The status of the law in California on whether a secured creditor becomes unsecured in bankruptcy because it chooses to obtain judgment but does not execute, is unsettled. Despite the absence of a settled body of law on this issue, California case law and § 9501(1) and (5) of the California Commercial Code render the doctrine of election inapplicable in this case. Thus, the Appellant maintains its secured status despite the taking of a judgment. However, the Appellant’s future attempts to satisfy its claim through the court should be tempered by the doctrine of res judicata.
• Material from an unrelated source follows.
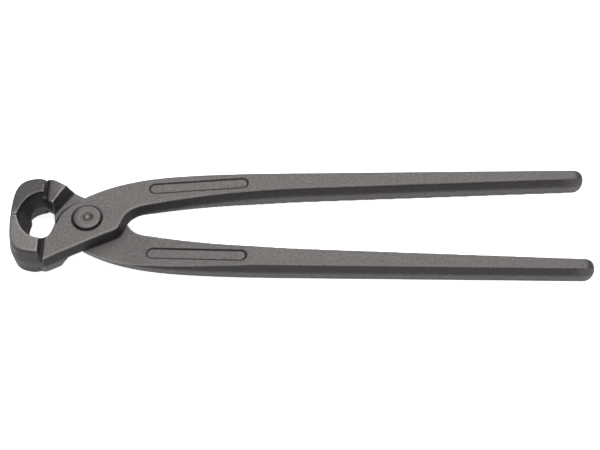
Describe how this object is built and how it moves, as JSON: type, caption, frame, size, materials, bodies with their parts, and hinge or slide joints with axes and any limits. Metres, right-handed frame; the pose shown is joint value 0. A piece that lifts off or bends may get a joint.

Accordingly, we-REVERSE the Order below to the extent that it classified the Appellant’s claim as unsecured pursuant to the doctrine of election of remedies. 
      
      . According to Section 6301 of the California Vehicle Code, which provides for the perfection of a security interest, the rights of all persons in a vehicle shall be subject to the provisions of the Uniform Commercial Code. See Cal.Veh.Code § 6301 (1989).
     
      
      . Official Comment 6 to Uniform Commercial Code § 9-501 discusses the interplay between subsections (1) and (5). This comment provides:
      Under subsection (1) a secured party is entitled to reduce his claim to judgment or to foreclose his interest by any available procedure, outside this article, which state law may provide. The first sentence of subsection (5) makes clear that any judgment lien which the secured party may acquire against the collateral is, so to say, a continuation of his original interest (if perfected) and not the acquisition of a new interest or a transfer of property to satisfy an antecedent debt. The judgment lien is therefore stated to relate back to the date of perfection of the security interest. The second sentence of the subsection makes clear that a judicial sale following judgment, execution and levy is one of the methods of foreclosure contemplated by subsection (1); such a sale is governed by other law and not by this article and the restrictions which this article imposes on the right of a secured party to buy in the collateral at a sale under Section 9-504 do not apply.
     
      
      . California Business and Professions Code § 6947 provides in pertinent part:
      No suit may be instituted on behalf of a collection agency licensee in any court on any claim assigned to it in its own name as the real party in interest unless it appears by a duly authorized and licensed attorney at law. A collection agency may not appear as an assignee party in any proceeding involving claim and delivery, replevin, or other posses-sory action, action to foreclose a chattel mortgage, mechanic’s lien, materialman’s lien or any other lien. Cal.Bus. & Prof.Code § 6947 (1989) (emphasis added).